Media platforms rely on cookies, tiny files that can track us across different pages and even sites. Cookies are beneficial for various features, including advertising, managing reader preferences and ensuring a consistent experience while you visit a site.
Such elements matter to all good websites. But they are essential in the content- and experience-driven worlds of news and media. But cookies also stoke considerable controversy. If the idea of being tracked doesn’t sit well, you are not alone. As privacy concerns have grown, so has animosity towards cookies. On paper, they are a great technology. Yet, many sites abuse them to serve advertisers at audiences’ expense.
This practice is particularly problematic with third-party cookies, which are trackers originating from outside the site you’re visiting and can follow you even when you go elsewhere. Users have had enough, and tech companies are starting to react. Apple has banned third-party cookies from its devices, as have Microsoft and the Firefox browser. When Google announced it would follow suit on its Chrome browser, the final nail struck third-party cookies’ coffin.
“It’s going to be a huge issue, a negative issue, for those companies that rely on third-party data for their business.”
An advertising revolution
But not for Media24 and its news sites. South Africa’s most popular and trusted media platform, home to News24 and peer sites, has been preparing for the change.
24.com, Media24’s technology division, builds the sites’ advertising technologies (AdTech). Its dedicated AdTech unit develops and maintains the platform’s various advertising and user preference tracking systems. It provides a vibrant environment where talented and ambitious technologists can work on the cutting edge of digital advertising and privacy.
“For us as a publisher, it’s an opportunity to increase our data currency in a way that respects user privacy while creating an enjoyable experience,” says Allen, noting how AdTech is a very exciting space for the digitally minded. “There are very few industries in the world that go through the kind of pace of change that digital, and particularly digital advertising, is going through. It even becomes a challenge to find the right people because it’s evolving almost on a weekly basis.”
While many sites may lament the death of third-party cookies (Facebook reported it would lose $10 billion in revenue due to the change), Allen and his team see it as a fantastic opportunity. Though the Media24 sites run primarily on internal first-party advertising systems, they also integrate with Google’s ad services. Change was necessary, prompting a leap forward.

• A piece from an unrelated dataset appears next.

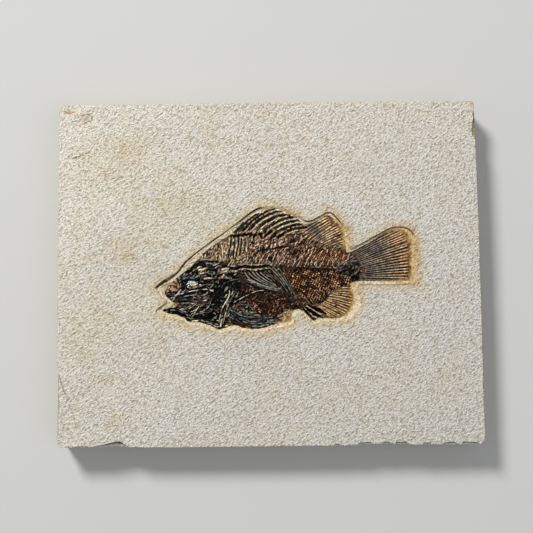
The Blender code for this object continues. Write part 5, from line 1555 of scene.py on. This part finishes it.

“We’re close to Google. We talk to them every week and we’ve been preparing for the change. There were certain areas we had to pivot because we use Google as a platform and Google cookies are seen as a third party. One of the big adjustments is implementing Google’s Publisher Provided Identifier (PPID) – essentially a unique identifier, instead of a cookie that provides that identifier.”
Forward-looking media sites know that the future of news cannot be funded solely by advertising. Subscription models are gaining traction among some of the world’s most successful media outlets, such as The Economist and the New York Times. Media24 has also adopted this approach, launching a subscription model in 2020.
Yet many so-called paywalls have failed. The success stories distinguish themselves by being more than just a pay-to-read transaction. Readers expect value such as personalisation and perks, including newsletters and exclusive insights. Calibrating for these preferences can make or break a media site’s business model – another reason why sites must strategically implement cookies and tracking. Again, it’s a massive advantage that Media24 can rely on 24.com’s AdTech gurus.
“You can collect audience data in a very ethical way, and use that information to create better content without violating their privacy,” says Allen. “But that only works if you are collaborative. We don’t just build stuff. We work closely with the editorial teams, the sales teams and the site developers, constructing blueprints that everyone agrees on. There is always something exciting in the pipeline and it always has purpose behind it. For example, News24 uses reader data to encourage registrations and subscriptions, and monitor reader experiences to keep improving what we can offer.”
As part of the switch away from third-party cookies, 24.com deployed new data management platforms that don’t require that technology. Overall, 24.com’s agility, talented pros and close integration with the Media24 mothership deliver what every technologist dreams of: a platform with purpose and progress.
“If third-party cookies should fall off the face of the earth tomorrow, we would still be able to target our campaigns because we’ve recreated all of our first-party audiences. This, in my opinion, kind of set us steps ahead of other publishers. It’s because Media24 doesn’t look to us to wave some technology wand. They take what we do seriously and they give us the space and scope to do that the best.”
Too often, technology experts are burned and burnt out by directionless, farcical and stale development environments. But for 24.com’s AdTech teams, there is no better place to be.
“It’s fantastic,” says Allen. “I don’t think I’ve ever had this much fun with tech in my career.”